The red coloured white chocolate had to be mixed up carefully before the colour was smooth and homogeneous.  It was softer than the pure white due to the added colour, but that just made it a bit easier to work with.  It too was spread out flat to cool.


Once the sheets of chocolate were mostly but not entirely cool, I used a sharp knife to cut them into squares.  If the chocolate gets too cool it'll just shatter when you try to cut it, so it needs to be cut before it's totally cooled.

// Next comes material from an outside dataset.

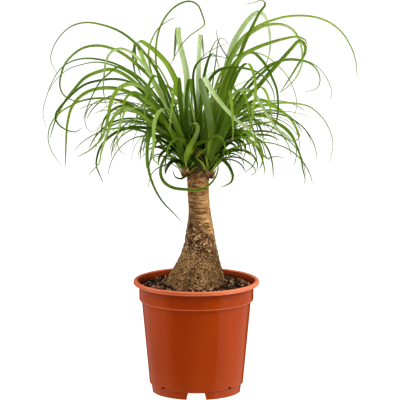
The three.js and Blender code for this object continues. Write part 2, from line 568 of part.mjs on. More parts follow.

Next day I removed the cake from the freezer and put the first layer of cake into the container it would be delivered in, and covered it with buttercream icing.  You don't have to freeze the cake, but it has to be cool (or the buttercream will melt) and it's much more crumbly if it's not frozen which makes icing it neatly a lot harder.

The container is just a simple clear box with lid picked up from an office supply store.  The base of the container is a layer of cardboard which (a couple days before) I'd cut to fit the container, and painted to look like a sheet of Minecraft grass, and then wrapped in cling film.  It took a little extra time to make this base, but it ended up looking great!

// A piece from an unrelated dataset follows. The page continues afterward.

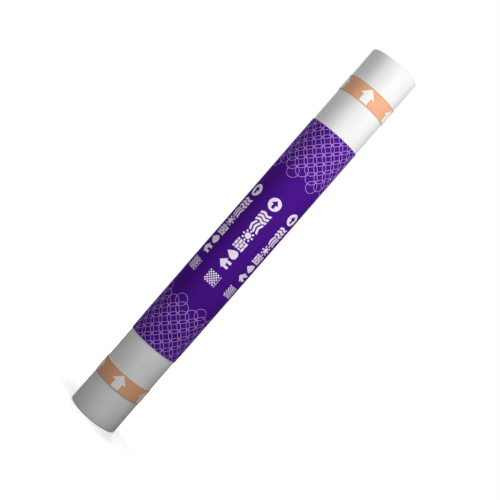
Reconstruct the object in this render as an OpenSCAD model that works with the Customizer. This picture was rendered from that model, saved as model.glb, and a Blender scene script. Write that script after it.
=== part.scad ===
// Vapour barrier membrane, wound on a cardboard core tube into a roll that stands on its end.
// A printed sleeve wraps the middle of the roll, and a marked tape band goes round it near each end.
// The origin is the centre of the bottom end, +Z runs up the roll's axis, and sizes are in millimetres.

/* [Membrane roll] */
// Width of the membrane, which is the height of the standing roll
membrane_w = 1600; // [1200:10:2400]
// Outside diameter of the wound membrane
roll_d = 192; // [140:1:300]
// Radius of the soft outer edge at each end of the winding
rim_r = 6; // [1:0.5:12]

/* [Core tube] */
// Bore of the cardboard tube
core_bore_d = 50; // [38:1:76]
// Wall of the cardboard tube
core_wall = 3; // [1.5:0.5:6]
// How far the tube stops short of each end of the winding
core_recess = 2; // [0:0.5:10]
// Room between the tube and the first turn
core_gap = 0.1; // [0.05:0.05:0.5]

/* [Printed sleeve] */
// Membrane left bare below the sleeve
bare_below = 324; // [275:1:500]
// Membrane left bare above the sleeve
bare_above = 316; // [275:1:500]
// Thickness of the sleeve, with its folds and slack
sleeve_t = 1.4; // [0.4:0.1:3]

/* [Tape bands] */
// Width of each band along the roll
band_w = 65; // [30:1:100]
// Thickness of each band, with its overlap
band_t = 1.2; // [0.3:0.1:3]
// Distance from the roll's bottom end to the lower band
lower_band_inset = 132; // [20:1:165]
// Distance from the roll's top end to the upper band
upper_band_inset = 119; // [20:1:165]
// Room between the outer turn and what is wrapped round it
wrap_gap = 0.1; // [0.05:0.05:0.5]

/* [Hidden] */

$fn = 128;
// Length that a cutting shape runs past the face it cuts
overrun = 1;

roll_r = roll_d / 2;
core_bore_r = core_bore_d / 2;
core_r = core_bore_r + core_wall;
winding_bore_r = core_r + core_gap;
core_len = membrane_w - 2 * core_recess;
wrap_r = roll_r + wrap_gap;
sleeve_len = membrane_w - bare_below - bare_above;
upper_band_z = membrane_w - upper_band_inset - band_w;

// A round tube that stands on z = 0
module tube(inner_r, outer_r, length) {
    difference() {
        cylinder(r = outer_r, h = length);
        translate([0, 0, -overrun])
            cylinder(r = inner_r, h = length + 2 * overrun);
    }
}

// Half section of the winding: a rectangle beside the axis, with its two outer corners rounded
module winding_section() {
    difference() {
        translate([winding_bore_r, 0])
            square([roll_r - winding_bore_r, membrane_w]);
        rim_cut();
        translate([0, membrane_w])
            mirror([0, 1])
                rim_cut();
    }
}

// What the round outer edge takes off the section's lower corner
module rim_cut() {
    difference() {
        translate([roll_r - rim_r, -overrun])
            square([rim_r + overrun, rim_r + overrun]);
        translate([roll_r - rim_r, rim_r])
            circle(r = rim_r);
    }
}

// The wound membrane, turned as one solid with the bore that its core tube fills
module membrane_roll() {
    color("whitesmoke")
        rotate_extrude()
            winding_section();
}

// The cardboard tube that the membrane is wound on
module core_tube() {
    color("burlywood")
        translate([0, 0, core_recess])
            tube(core_bore_r, core_r, core_len);
}

// The printed sheet that is wrapped round the middle of the roll
module printed_sleeve() {
    color("indigo")
        translate([0, 0, bare_below])
            tube(wrap_r, wrap_r + sleeve_t, sleeve_len);
}

// One tape band, with its lower edge at the given height
module tape_band(z) {
    color("lightsalmon")
        translate([0, 0, z])
            tube(wrap_r, wrap_r + band_t, band_w);
}

module lower_tape_band() {
    tape_band(lower_band_inset);
}

module upper_tape_band() {
    tape_band(upper_band_z);
}

membrane_roll();
core_tube();
printed_sleeve();
lower_tape_band();
upper_tape_band();
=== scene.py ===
"""A roll of vapour barrier membrane: wound film on a cardboard core, a printed sleeve and two tape bands.

Every length is in metres. The roll stands on its lower end at the origin, with +Z up its axis. Angles round
the roll are measured from its front, which faces -Y, towards +X.
"""

import logging
import math
from bisect import bisect
from dataclasses import dataclass, field
from enum import Enum
from functools import reduce
from typing import Iterable, Sequence

import bmesh
import bpy
from mathutils import Matrix, Vector, noise


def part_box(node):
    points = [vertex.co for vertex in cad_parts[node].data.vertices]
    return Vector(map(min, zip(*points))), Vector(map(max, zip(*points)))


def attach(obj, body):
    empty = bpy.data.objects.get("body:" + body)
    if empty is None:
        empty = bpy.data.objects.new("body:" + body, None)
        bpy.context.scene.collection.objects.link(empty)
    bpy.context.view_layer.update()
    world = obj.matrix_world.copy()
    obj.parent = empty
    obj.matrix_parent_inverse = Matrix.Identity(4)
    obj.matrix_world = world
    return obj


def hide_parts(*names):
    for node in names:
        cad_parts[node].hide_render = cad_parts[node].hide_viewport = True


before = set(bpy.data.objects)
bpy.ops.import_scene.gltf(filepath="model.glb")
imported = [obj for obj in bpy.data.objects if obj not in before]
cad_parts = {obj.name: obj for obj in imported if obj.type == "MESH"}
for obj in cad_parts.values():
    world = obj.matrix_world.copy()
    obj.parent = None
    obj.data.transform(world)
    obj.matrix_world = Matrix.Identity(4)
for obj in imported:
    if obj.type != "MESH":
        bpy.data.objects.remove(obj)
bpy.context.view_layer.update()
LOG = logging.getLogger("membrane_roll")
MM = 0.001
FULL_TURN = 2.0 * math.pi
CORE_CLEARANCE = 0.1 * MM
STRIP_WIDTH = 5.0 * MM
SLIVER = 0.02 * MM
BODY = "root"

Colour = tuple[float, float, float]
Scale = tuple[float, float, float]
Point = tuple[float, float]
Socket = bpy.types.NodeSocket
Vertex = bmesh.types.BMVert
Element = bmesh.types.BMVert | bmesh.types.BMEdge | bmesh.types.BMFace
Mesh = bmesh.types.BMesh
Material = bpy.types.Material


# --- finishes ---


@dataclass(frozen=True)
class Grain:
    """A noise in a surface: how fine it is, its levels of detail and how it is scaled along each axis."""

    fineness: float
    detail: float
    scale: Scale | None = None


@dataclass(frozen=True)
class Relief:
    """How deep a pattern is pressed into a surface, and how much of that shows."""

    depth: float
    strength: float = 1.0


class NodeTree:
    """The nodes of a material or of the world, under construction."""

    def __init__(self, owner: Material | bpy.types.World) -> None:
        """Start with an empty tree.

        Args:
            owner: The material or the world that uses the nodes.
        """
        owner.use_nodes = True
        self.owner = owner
        self.tree = owner.node_tree
        self.tree.nodes.clear()

    def add(self, kind: str, **values: float | Colour) -> bpy.types.Node:
        """Add a node.

        Args:
            kind: The node's type, without the words that every type starts with.
            values: Plain values for its sockets, with underscores for the spaces in their names.

        Returns:
            The node.
        """
        node = self.tree.nodes.new(f"ShaderNode{kind}")
        for name, value in values.items():
            socket = node.inputs[name.replace("_", " ")]
            socket.default_value = (*value, 1.0) if isinstance(value, tuple) else value
        return node

    def join(self, source: Socket, target: Socket) -> None:
        """Link one socket to another."""
        self.tree.links.new(source, target)

    def feed(self, node: bpy.types.Node, *values: Socket | float) -> Socket:
        """Fill a node's inputs from the first one on.

        Args:
            node: The node.
            values: Sockets or numbers, in the order of the inputs.

        Returns:
            The node's result.
        """
        for value, socket in zip(values, node.inputs):
            if isinstance(value, Socket):
                self.join(value, socket)
            else:
                socket.default_value = value
        return node.outputs[0]

    def math(self, operation: str, *values: Socket | float) -> Socket:
        """Add a Math node.

        Args:
            operation: The node's operation.
            values: Sockets or numbers, in the order of the node's inputs.

        Returns:
            The node's result.
        """
        node = self.add("Math")
        node.operation = operation
        return self.feed(node, *values)

    def shown(self, unseen: Socket, seen: Socket) -> Socket:
        """Choose between two shaders by what meets them.

        Args:
            unseen: The shader for light that bounces.
            seen: The shader for camera, glossy and transmission rays.

        Returns:
            The chosen shader.
        """
        path = self.add("LightPath")
        looked_at = path.outputs["Is Camera Ray"]
        for name in ("Is Glossy Ray", "Is Transmission Ray"):
            looked_at = self.math("MAXIMUM", looked_at, path.outputs[name])
        return self.feed(self.add("MixShader"), looked_at, unseen, seen)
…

Once the first layer of the cake was iced top and sides, I put the second layer of cake on top, and also covered it in butter cream.  Once that was in place, it was time to start decorating.  The sheets of white chocolate had been cut up into squares previously and stored in the freezer to keep them hard.  I placed the white chocolate squares so they covered the top, with small spaces in between to keep the pixellated look.  Around the upper edges I placed full and half squares, alternating, to look like the Minecraft cake edge you see above.  Technically I should have done 7x7 squares instead of 5x5 to be completely accurate, but I failed to plan this well enough when cutting the squares. This was easier anyway and still looks good!

Finally, on top of the white chocolate, a few red chocolate squares of varying sizes, to match the pattern of the Minecraft cake as much as possible.

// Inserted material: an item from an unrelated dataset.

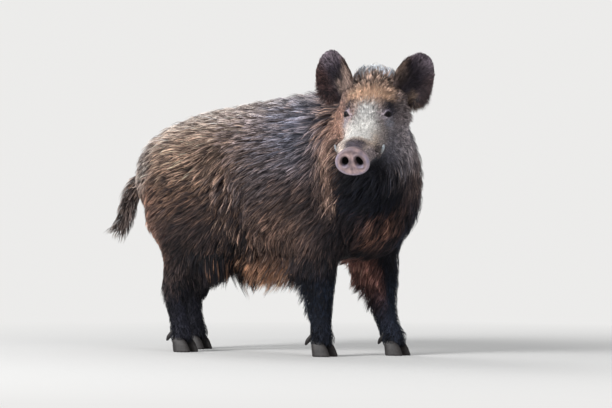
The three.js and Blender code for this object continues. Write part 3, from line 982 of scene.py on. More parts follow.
def body_colours(b, n):
    """The root's and the tip's colour of the hair that grows at b on a surface that faces n."""
    x, y, z = mirrored(b).T
    root = tint(np.tile(DARK, (len(b), 1)), BLACK, ease(z, 460, 300))
    tip = tint(np.tile((0.105, 0.068, 0.056), (len(b), 1)), OCHRE, 0.9 * ease(z, 370, 600))
    # Ochre on the flank, sand and cream up the rump and along the back. The cream lies on faces that look up,
    # partly the hair's own pale tips and partly painted light from above.
    top = ease(n[:, 2], 0.2, 0.95)
    x_uneven = x + 22 * ripple(b, 210, 31)
    behind = fade(x_uneven, -95, 230)
    tip = tint(tip, SAND, ease(z, 490, 590) * behind * 0.95)
    tip = tint(tip, (0.95, 0.66, 0.49), 0.75 * hill(z, 605, 62) * fade(x, -150, -40))
    tip = tint(tip, CREAM, top * ease(z, 560, 680) * behind * 0.9)
    root = tint(root, (0.135, 0.092, 0.078), ease(z, 480, 680) * behind)
    # The rump's edge over the tail is pale and the buttock under it rusty, both only where they face back:
    # partly the coat's own colour, partly painted light from behind.
    rear = ease(-n[:, 0], -0.10, 0.40) * ease(x, -200, -300)
    tip = tint(tip, (0.92, 0.80, 0.73), rear * ease(x, -270, -360) * ease(z, 480, 570))
    root, tip = dyed(root, tip, rear * hill(z, 400, 105), (0.11, 0.065, 0.054), (0.62, 0.36, 0.27))
    ahead, tells = flank_fold(b)
    # The fold's creases are painted dark as shade, and the ridge between them painted light as a highlight.
    crease_shade = tells * (hill(ahead, -26, 13) + 0.6 * hill(ahead, 40, 10))
    root, tip = dyed(root, tip, crease_shade, BLACK, (0.014, 0.011, 0.013), 0.95)
    tip = tint(tip, (0.84, 0.57, 0.44), 0.85 * tells * hill(ahead, 10, 14))
    root = tint(root, (0.20, 0.13, 0.10), tells * hill(ahead, 10, 12))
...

I'm definitely not a very skilled cake decorator so I was happy this worked, and was also pretty easy.  I think it turned out really well, although I will improve a few things for next time.

Ta da!  Minecraft cake!  Looks awesome and tastes absolutely delicious.










Egg-free chocolate cake

3 oz salted butter
2 oz cocoa powder
8 oz (1cup) sugar
7 oz all-purpose flour
½ tsp baking powder
½ tsp baking soda
½ tsp salt
1/3 cup organic apple sauce (note: this substitutes for 1 egg)
2/3 cup water
½ tsp vanilla
½ cup mini dark chocolate chips or your favorite chocolate of choice

Melt butter gently and allow to cool for a minute or two. Add everything else except chocolate chips and mix well using a fork or whisk until smooth. Add chocolate chips (can either mix in, or leave sprinkled on top). Pour into a cake pan and bake in a preheated oven at 350F for about 30 minutes, until a toothpick stuck into the middle comes out clean. Wait until cool (refrigerate or freeze so it won't crumble when being iced), then cover with the icing below. (You can also use this recipe to make cupcakes, these will bake faster in about 20 minutes so check sooner.)




Buttercream icing

4 oz (½ cup) salted butter, at room temperature
2 cups powdered confectioner's sugar
1-2 shots of whisky or other strong alcohol (e.g grand marnier, brandy, rum, Bailey's) or cream
½ cup cocoa powder (or more, for a stronger chocolate taste)

Mix well, adding more liquid if needed to soften up. Spread on cooled cupcakes then refrigerate. 
 
Note: the icing ingredient measurements are pretty flexible - add more or less of anything according to whatever tastes good!